Photovoltaics (PV) are a type of technology where light is converted into electricity. Today’s PV modules operate silently without emissions and have a proven track record of long-term use with minimal maintenance.

There are two commercially available types of silicone-based solar cells:

  • Crystalline
    • Poly-Crystalline (multi-crystal)
    • Mono-Crystalline (single crystal)
  • Amorphous (thin film)

Developing solar technologies include:

  • Concentrators
  • Electro-chemical PV
  • Nano technology

It is important to note that each manufacturer has a slightly different approach to producing these basic technologies and thus variable efficiencies and target markets.

There are several types of solar panel systems, configurations and components that you will hear about when investigating a solar PV sytem.

Crystalline Panels (c-Si)

Crystalline silicon, a material used by the semiconductor industry, is the material used in over 90% of all PV today. Generally it provides 12% to 21% cell efficiency, generates 13 to 17 watts per SF and has extremely low degradation. As one of the original PV technologies, it has a history of over 40 years of successful installations.

For both the poly and mono-crystalline panels, the base material utilized is silicon. The silicon is blended with boron, melted down and used to grow crystalline ingots. The ingots are sliced into thin wafers and impregnated on one side with phosphorous. Some manufacturers will screen printed the wafers with a grid of silver paste or they may be etched and scribed with a laser and a copper grid is buried in the wafer. The wafer with grids are called “cells”. When multiple cells are sandwiched between a top layer of glass and a weather proof back layer it is called a laminate. When the laminate is framed it is called a module or panel.

Thin Film Panels (a-Si, CD-Te, CIGS)

Thin film is relatively new to the commercial market, but it is a developing technology that looks promising. These thin film panels have the potential to produce power significantly cheaper than today’s standard silicon technology. An advantage of thin film is its lower weight and ability to be more readily integrated or mounted to various structural components.

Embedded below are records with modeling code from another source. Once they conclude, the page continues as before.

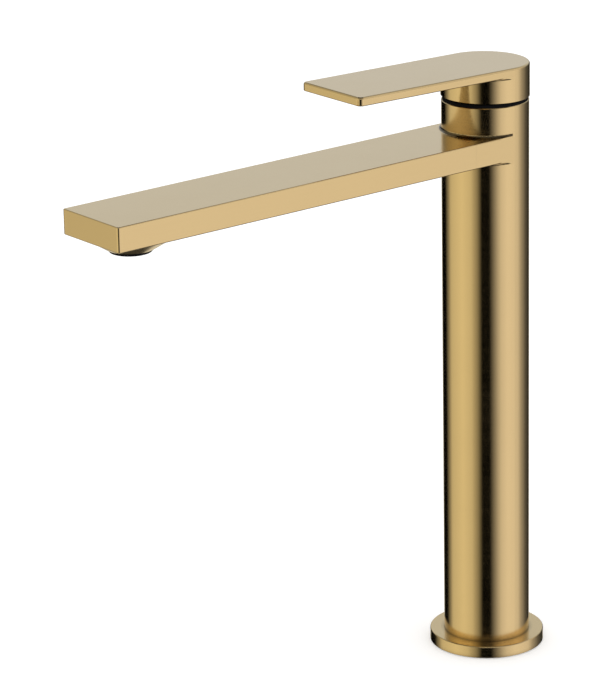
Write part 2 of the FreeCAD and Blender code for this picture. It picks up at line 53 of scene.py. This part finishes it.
CAMERA_PITCH = math.radians(17.989)
CAMERA_ROLL = math.radians(-1.090)
CAMERA_LENS = 196.28
SENSOR_WIDTH = 36.0

# ---- Node helpers ------------------------------------------------------------------------------
# A millimetre in metres.
MM = 0.001
WHITE = (1.0, 1.0, 1.0, 1.0)
# The middle part of a noise's values, in which nearly all of them lie.
NOISE_SPAN = (0.3, 0.7)


class Graph:
    """A material's or world's nodes, with short ways to add and join them."""

    def __init__(self, owner):
        owner.use_nodes = True
        self.tree = owner.node_tree
        self.tree.nodes.clear()

    def add(self, kind, **settings):
        node = self.tree.nodes.new(kind)
        for name, value in settings.items():
            setattr(node, name, value)
        return node

    def join(self, source, target):
        self.tree.links.new(source, target)

    def feed(self, target, value):
        """Joins a socket to the target, or sets the target to a plain value."""
        if isinstance(value, bpy.types.NodeSocket):
            self.join(value, target)
        else:
            target.default_value = value

    def math(self, operation, first, second=0.0, third=0.0):
        node = self.add("ShaderNodeMath", operation=operation)
        for socket, value in zip(node.inputs, (first, second, third)):
            self.feed(socket, value)
        return node.outputs[0]

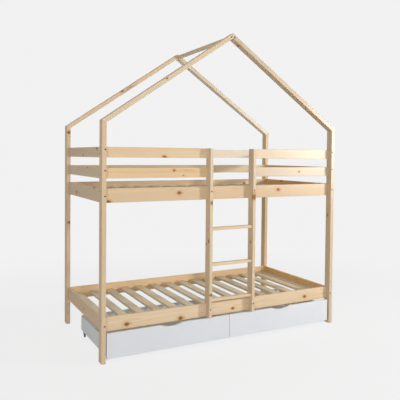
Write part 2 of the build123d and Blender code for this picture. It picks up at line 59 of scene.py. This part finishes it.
# Studio: a pale floor that runs into a pale surround. A wide lamp stands high at the front
# left, a small one at the front right casts the shadows, and one fills the rear. The sheen
# lamp, close to the bed's right end, shows only in the lacquer's gloss.
surround_colour = (0.885, 0.885, 0.885, 1.0)
surround_light_colour = (1.0, 1.0, 1.0, 1.0)
surround_light = 0.17
floor_colour = (0.830, 0.830, 0.830, 1.0)
floor_reach = 60.0
floor_shadow_share = 0.11
shadow_paper_colour = (1.0, 1.0, 1.0, 1.0)
shadow_reach = (1.6, 4.0)
wide_lamp_across = 3.00
small_lamp_across = 0.30
sheen_lamp_across = 0.80


def wire(tree, kind, *values, **settings):
    """Adds one shader node. Each value goes to the input of the same number, linked or set."""
    made = tree.nodes.new(kind)
    for name, value in settings.items():
        setattr(made, name, value)
    for place, value in enumerate(values):
        if isinstance(value, bpy.types.NodeSocket):
            tree.links.new(value, made.inputs[place])
        elif value is not None:
            made.inputs[place].default_value = value
    return made.outputs[0] if made.outputs else None


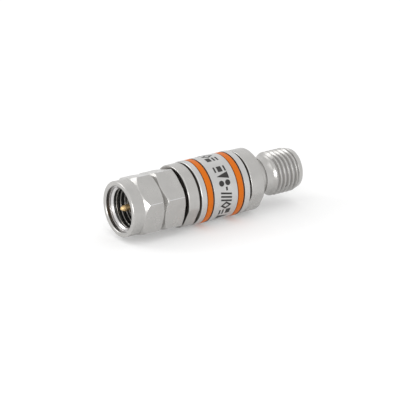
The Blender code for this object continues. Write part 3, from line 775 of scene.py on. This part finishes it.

They generally provide 5% to 8% cell efficiency and generate 5 to 7 watts per SF. The amorphous panels are manufactured by depositing a silicon rich gas (silene) on a substrate which is then etched and scribed into cells and modules.


PV modules generate direct current (DC) electricity. The current is fed through an inverter to produce alternating current (AC) that can be used to provide energy to your building.